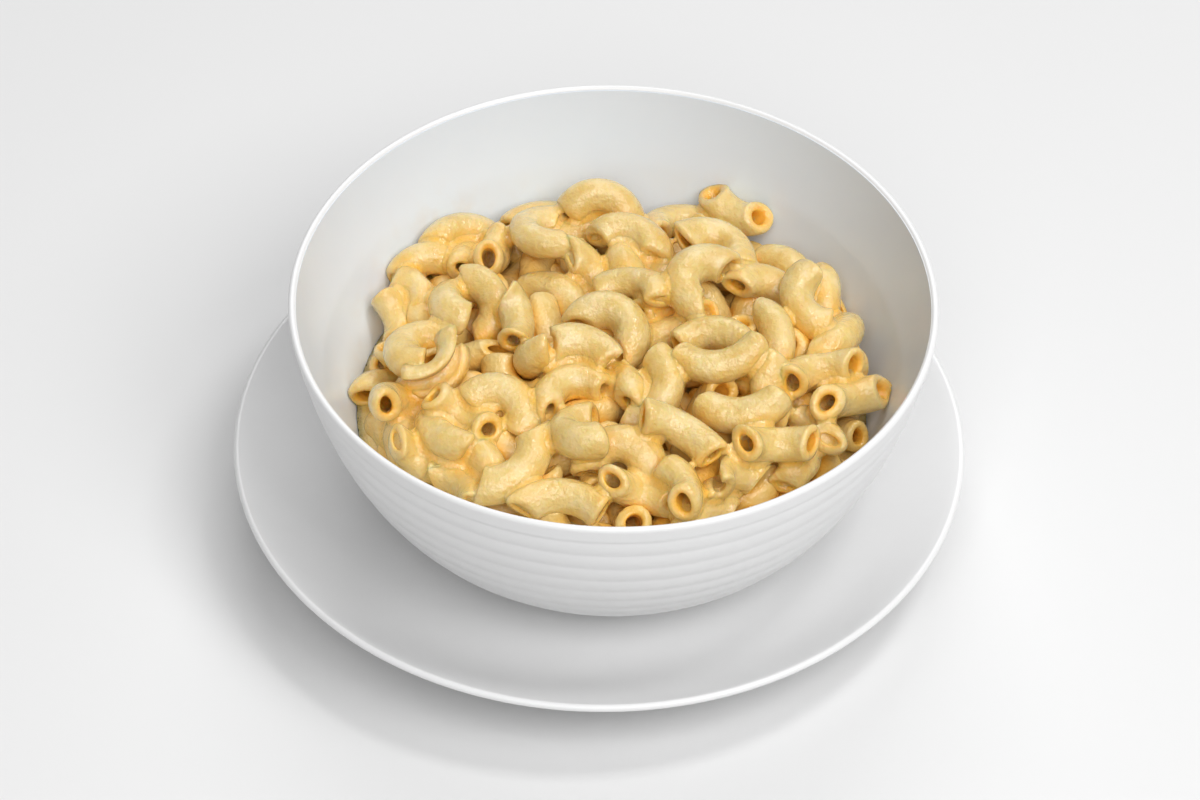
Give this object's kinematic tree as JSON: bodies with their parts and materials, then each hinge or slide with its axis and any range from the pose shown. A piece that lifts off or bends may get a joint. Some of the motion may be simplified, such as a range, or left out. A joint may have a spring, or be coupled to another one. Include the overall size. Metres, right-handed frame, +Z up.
{
  "type": "mac and cheese",
  "caption": "Bowl of macaroni and cheese: a low heap of sauced elbow pasta in a ribbed white bowl that stands on its matching under-plate.",
  "frame": {"origin": "on the table, under the middle of the under-plate", "axes": "+Z up, the round plate lies in XY; -Y faces the viewer; the bowl stands 2.9 mm towards +X of the plate's middle"},
  "size_m": [0.1788, 0.1788, 0.0701],
  "materials": {
    "white_ware": "smooth white glaze, soft gloss",
    "cheese_macaroni": null
  },
  "bodies": {
    "root": {"under_plate": "white_ware", "bowl": "white_ware", "macaroni_heap": "cheese_macaroni"}
  },
  "joints": []
}
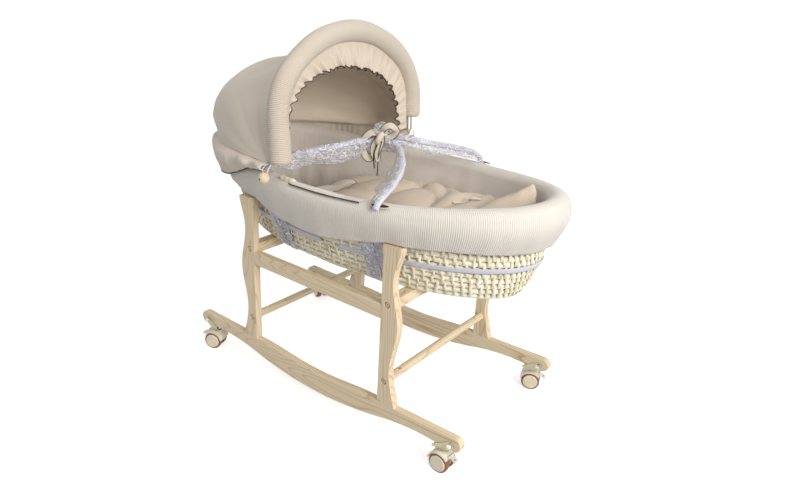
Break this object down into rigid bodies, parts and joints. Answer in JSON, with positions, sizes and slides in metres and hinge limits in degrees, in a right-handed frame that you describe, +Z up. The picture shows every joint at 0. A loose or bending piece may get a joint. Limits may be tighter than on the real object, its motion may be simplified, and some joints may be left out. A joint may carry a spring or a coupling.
{
  "type": "moses basket on rocking stand",
  "caption": "Oval woven baby basket with quilted bedding and fold-back hood, on a wooden rocking stand with fold-away twin-wheel castors.",
  "frame": {"origin": "on the floor under the middle of the whole object", "axes": "+X towards the foot end of the basket, +Y towards the far side, +Z up"},
  "size_m": [0.99, 0.591, 0.9022],
  "materials": {
    "pine": "planed, clear matt lacquer",
    "zinc": "bright zinc",
    "yellow_zinc": "yellow passivated zinc",
    "dark_steel": "dark",
    "ivory_plastic": "satin",
    "hub_plastic": "glossy",
    "tyre_rubber": "matt",
    "maize_husk": "dry husk coils",
    "webbing": "woven tape",
    "cotton_beige": "fine rib",
    "cotton_ivory": "fine rib",
    "ribbon": "bow with brown piping",
    "wood_bead": "turned",
    "elastic": "round elastic"
  },
  "bodies": {
    "stand": {"post_front_foot": "pine", "post_back_foot": "pine", "cross_rail_foot": "pine", "dowel_foot": "pine", "post_front_head": "pine", "post_back_head": "pine", "cross_rail_head": "pine", "dowel_head": "pine", "rocker_front": "pine", "side_rail_front": "pine", "rocker_back": "pine", "side_rail_back": "pine", "post_bolts": "dark_steel", "barrel_nuts": "zinc", "rail_screws": "zinc", "wood_plugs": "pine", "foot_pins": "pine", "castor_pivot_bolts": "zinc"},
    "castor_bracket_front_foot": {"bracket_front_foot": "yellow_zinc", "stem_front_foot": "zinc"},
    "castor_front_foot": {"housing_front_foot": "ivory_plastic"},
    "wheels_front_foot": {"tyres_front_foot": "tyre_rubber", "hubs_front_foot": "hub_plastic", "axle_front_foot": "zinc"},
    "lever_front_foot": {"brake_lever_front_foot": "ivory_plastic"},
    "castor_bracket_back_foot": {"bracket_back_foot": "yellow_zinc", "stem_back_foot": "zinc"},
    "castor_back_foot": {"housing_back_foot": "ivory_plastic"},
    "wheels_back_foot": {"tyres_back_foot": "tyre_rubber", "hubs_back_foot": "hub_plastic", "axle_back_foot": "zinc"},
    "lever_back_foot": {"brake_lever_back_foot": "ivory_plastic"},
    "castor_bracket_front_head": {"bracket_front_head": "yellow_zinc", "stem_front_head": "zinc"},
    "castor_front_head": {"housing_front_head": "ivory_plastic"},
    "wheels_front_head": {"tyres_front_head": "tyre_rubber", "hubs_front_head": "hub_plastic", "axle_front_head": "zinc"},
    "lever_front_head": {"brake_lever_front_head": "ivory_plastic"},
    "castor_bracket_back_head": {"bracket_back_head": "yellow_zinc", "stem_back_head": "zinc"},
    "castor_back_head": {"housing_back_head": "ivory_plastic"},
    "wheels_back_head": {"tyres_back_head": "tyre_rubber", "hubs_back_head": "hub_plastic", "axle_back_head": "zinc"},
    "lever_back_head": {"brake_lever_back_head": "ivory_plastic"},
    "basket": {"basket_weave": "maize_husk", "liner": "cotton_ivory", "mattress": "cotton_ivory", "coverlet": "cotton_beige", "webbing_straps": "webbing", "toggle_beads": "wood_bead", "elastic_cords": "elastic", "hood_canopy": "cotton_beige"},
    "hood": {"hood_hoop": "zinc", "hood_roll": "cotton_beige", "hood_frill": "cotton_beige"},
    "handle_front": {"handle_front": "webbing", "handle_tie": "ribbon"},
    "handle_back": {"handle_back": "webbing"}
  },
  "joints": [
    {"name": "fold_front_foot", "type": "hinge", "parent": "stand", "child": "castor_bracket_front_foot", "pos_m": [0.41, -0.2105, 0.0775], "axis": [0, -1, 0], "range_deg": [0, 180]},
    {"name": "swivel_front_foot", "type": "hinge", "parent": "castor_bracket_front_foot", "child": "castor_front_foot", "pos_m": [0.378, -0.2105, 0.04], "axis": [0, 0, 1], "continuous": true},
    {"name": "roll_front_foot", "type": "hinge", "parent": "castor_front_foot", "child": "wheels_front_foot", "pos_m": [0.389, -0.2105, 0.024], "axis": [0, 1, 0], "continuous": true},
    {"name": "brake_front_foot", "type": "hinge", "parent": "castor_front_foot", "child": "lever_front_foot", "pos_m": [0.41, -0.2105, 0.044], "axis": [0, 1, 0], "range_deg": [0, 8]},
    {"name": "fold_back_foot", "type": "hinge", "parent": "stand", "child": "castor_bracket_back_foot", "pos_m": [0.41, 0.2105, 0.0775], "axis": [0, -1, 0], "range_deg": [0, 180]},
    {"name": "swivel_back_foot", "type": "hinge", "parent": "castor_bracket_back_foot", "child": "castor_back_foot", "pos_m": [0.378, 0.2105, 0.04], "axis": [0, 0, 1], "continuous": true},
    {"name": "roll_back_foot", "type": "hinge", "parent": "castor_back_foot", "child": "wheels_back_foot", "pos_m": [0.38834, 0.21426, 0.024], "axis": [-0.342, 0.9397, 0], "continuous": true},
    {"name": "brake_back_foot", "type": "hinge", "parent": "castor_back_foot", "child": "lever_back_foot", "pos_m": [0.40807, 0.22145, 0.044], "axis": [-0.342, 0.9397, 0], "range_deg": [0, 8]},
    {"name": "fold_front_head", "type": "hinge", "parent": "stand", "child": "castor_bracket_front_head", "pos_m": [-0.41, -0.2105, 0.0775], "axis": [0, 1, 0], "range_deg": [0, 180]},
    {"name": "swivel_front_head", "type": "hinge", "parent": "castor_bracket_front_head", "child": "castor_front_head", "pos_m": [-0.378, -0.2105, 0.04], "axis": [0, 0, 1], "continuous": true},
    {"name": "roll_front_head", "type": "hinge", "parent": "castor_front_head", "child": "wheels_front_head", "pos_m": [-0.3882, -0.21462, 0.024], "axis": [0.3746, -0.9272, 0], "continuous": true},
    {"name": "brake_front_head", "type": "hinge", "parent": "castor_front_head", "child": "lever_front_head", "pos_m": [-0.40767, -0.22249, 0.044], "axis": [0.3746, -0.9272, 0], "range_deg": [0, 8]},
    {"name": "fold_back_head", "type": "hinge", "parent": "stand", "child": "castor_bracket_back_head", "pos_m": [-0.41, 0.2105, 0.0775], "axis": [0, 1, 0], "range_deg": [0, 180]},
    {"name": "swivel_back_head", "type": "hinge", "parent": "castor_bracket_back_head", "child": "castor_back_head", "pos_m": [-0.378, 0.2105, 0.04], "axis": [0, 0, 1], "continuous": true},
    {"name": "roll_back_head", "type": "hinge", "parent": "castor_back_head", "child": "wheels_back_head", "pos_m": [-0.38805, 0.21497, 0.024], "axis": [-0.4067, -0.9135, 0], "continuous": true},
    {"name": "brake_back_head", "type": "hinge", "parent": "castor_back_head", "child": "lever_back_head", "pos_m": [-0.40723, 0.22352, 0.044], "axis": [-0.4067, -0.9135, 0], "range_deg": [0, 8]},
    {"name": "basket_lift", "type": "slide", "parent": "stand", "child": "basket", "axis": [0, 0, 1], "range_m": [0, 0.3]},
    {"name": "hood_fold", "type": "hinge", "parent": "basket", "child": "hood", "pos_m": [-0.077, 0, 0.612], "axis": [0, -1, 0], "range_deg": [0, 75], "deforming": ["hood_canopy"]},
    {"name": "handle_front_lift", "type": "hinge", "parent": "basket", "child": "handle_front", "pos_m": [0.02, -0.24, 0.582], "axis": [1, 0, 0], "range_deg": [0, 20]},
    {"name": "handle_back_lift", "type": "hinge", "parent": "basket", "child": "handle_back", "pos_m": [0.02, 0.24, 0.582], "axis": [-1, 0, 0], "range_deg": [0, 20]}
  ]
}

> GOAL
Determine how many lines of this listing contain "with", and give only the number.

> THE SOLUTION
4